(Teleborsa) - Continua, purtroppo senza sosta,
l'emorragia delle imprese artigiane in Italia, in via d'estinzione. Se nell'ultimo anno lo stock complessivo presente nel nostro Paese è sceso di oltre
16.300 unità (-1,2%), negli ultimi
10 anni la contrazione è stata pesantissima: -165.500 attività, pari a una flessione dell'11,3%. Una vera e propria caduta libera che non ha registrato soluzioni di continuità in tutto l'arco temporale preso in esame (2018-2009).
CADUTA LIBERA - A lanciare l'allarme la Cgia. Al 31 dicembre 2018 il numero totale delle imprese artigiane attive in Italia si è attestato poco sopra 1.300.000 unità. Di queste, il
37,7% nell'edilizia, il 33,2% nei servizi, il 22,9% opera nel settore produttivo e il 6,2% nei trasporti.
L'ALTO PREZZO PAGATO DAL MEZZOGIORNO - A livello territoriale, come prevedibile, è il
Mezzogiorno la macro area dove la caduta è stata maggiore. Tra il 2009 e il 2018 in
Sardegna la diminuzione del numero di imprese artigiane attive è stata del 18% (-7.664). Seguono
l'Abruzzo con una contrazione del 17,2% (-6.220), l
'Umbria con -15,3% (-3.733), la
Basilicata con -15,1% (-1.808) e la
Sicilia, sempre con il -15,1%, che ha perso 12.747 attività.
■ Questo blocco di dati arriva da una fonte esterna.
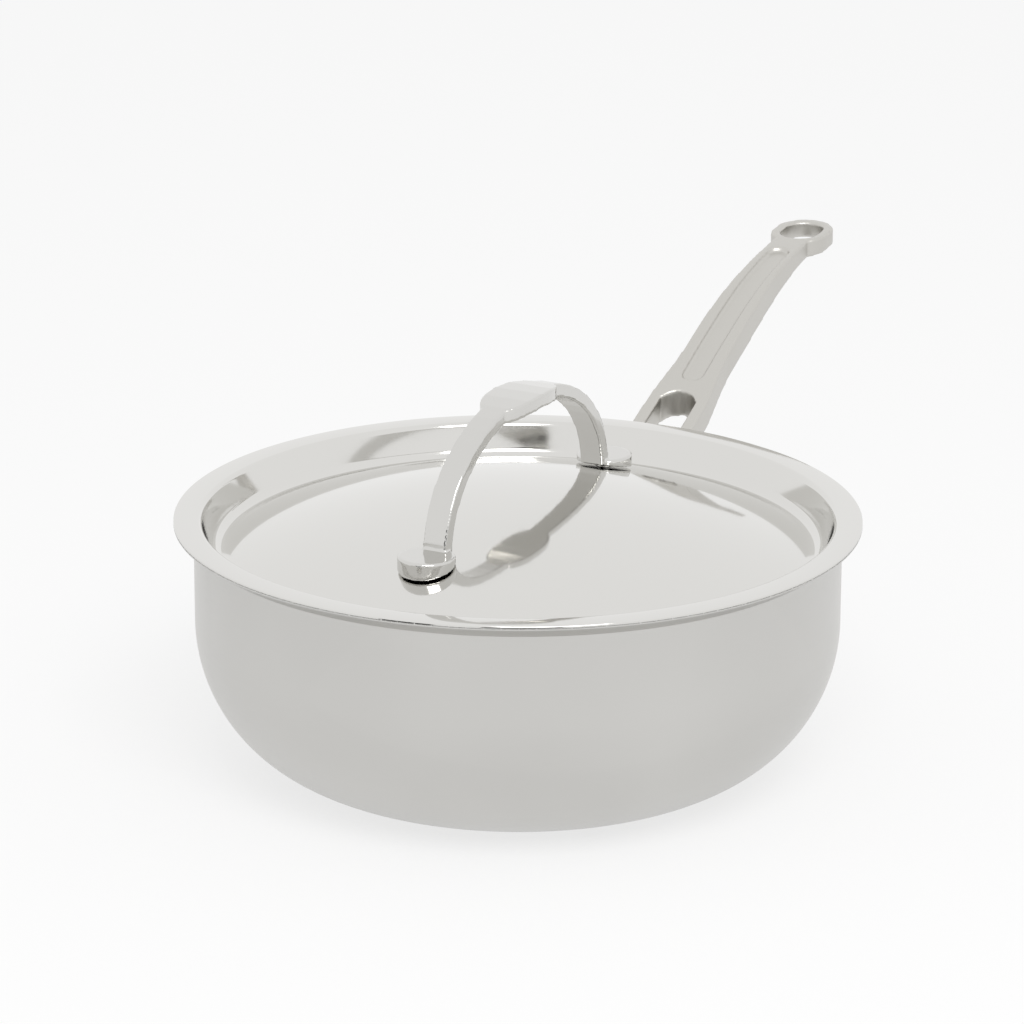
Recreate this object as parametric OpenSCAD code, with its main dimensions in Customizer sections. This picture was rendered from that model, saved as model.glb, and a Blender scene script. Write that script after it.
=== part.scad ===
// Saucier pan with a lid: a bonded steel and aluminium bowl, a cast fork handle held by rivets,
// and a stamped lid with a cast arch handle.
// Origin at the centre of the base's underside, +Z up, the long handle along +X.

/* [Pan] */
// Radius of the upright wall, outside
wall_r = 125.3; // [115:0.1:135]
// How far the lip flares out past the wall
lip_out = 7.7; // [5:0.1:10]
// Height of the lip's top above the table
lip_z = 100.8; // [90:0.1:115]
// Height of the lip's bare edge
lip_edge = 1.4; // [1:0.1:2]
// Height of the flare under the lip
flare_h = 4.6; // [3:0.1:8]
// Reach of the round corner between wall and base
corner_w = 58; // [45:1:62]
// Height of the round corner between wall and base
corner_h = 61; // [50:1:66]
// Thickness of the outer steel skin
skin_t = 0.6; // [0.4:0.1:1]
// Thickness of the aluminium core
core_t = 1.5; // [1:0.1:2]
// Thickness of the inner steel liner
liner_t = 0.5; // [0.4:0.1:0.8]
// Width of the steel seal that closes the core at the lip
seal_w = 0.8; // [0.5:0.1:1]

/* [Lid] */
// Thickness of the lid's sheet
lid_t = 1.2; // [0.8:0.1:1.4]
// Width of the flat flange that rests on the lip
flange_w = 11.1; // [9.5:0.1:12]
// Depth of the lid's well below the flange
well_depth = 13; // [9:0.5:16]
// How far the well's wall draws in on its way down
well_draft = 3; // [2:0.1:4]
// Radius of the bends above and below the well's wall
well_bend = 2.2; // [1.8:0.1:3]
// Radius of the domed centre
dome_r = 317; // [280:1:400]
// Turn of the lid on its seat
lid_turn = -3; // [-20:1:20]

/* [Lid handle] */
// Distance between the centres of the two pads
pad_span = 147.4; // [120:0.2:160]
// Radius of a pad
pad_r = 11; // [9:0.5:13]
// Thickness of a pad
pad_t = 4.2; // [3.5:0.1:6]
// Height of the arch's top above the lid's flange
arch_h = 49; // [40:1:60]
// Thickness of the arch's strap
strap_t = 5.4; // [4:0.1:7]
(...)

CHI METTE LA RETROMARCIA E CHI ACCELERA - Il
settore artigiano più colpito dalla crisi è stato
l'autotrasporto che negli ultimi 10 anni ha perso 22.847 imprese (-22,2%). Seguono le attività
manifatturiere con una riduzione pari a 58.027 unità (-16,3%) e
l'edilizia che ha visto crollare il numero delle imprese di 94.330 unita' (-16,2%). In forte
aumento, invece, imprese di pulizia, giardinaggio e servizi alle imprese (+43,2%), attività cinematografiche e produzione software (+24,6%) e magazzinaggio e corrieri (+12,3%).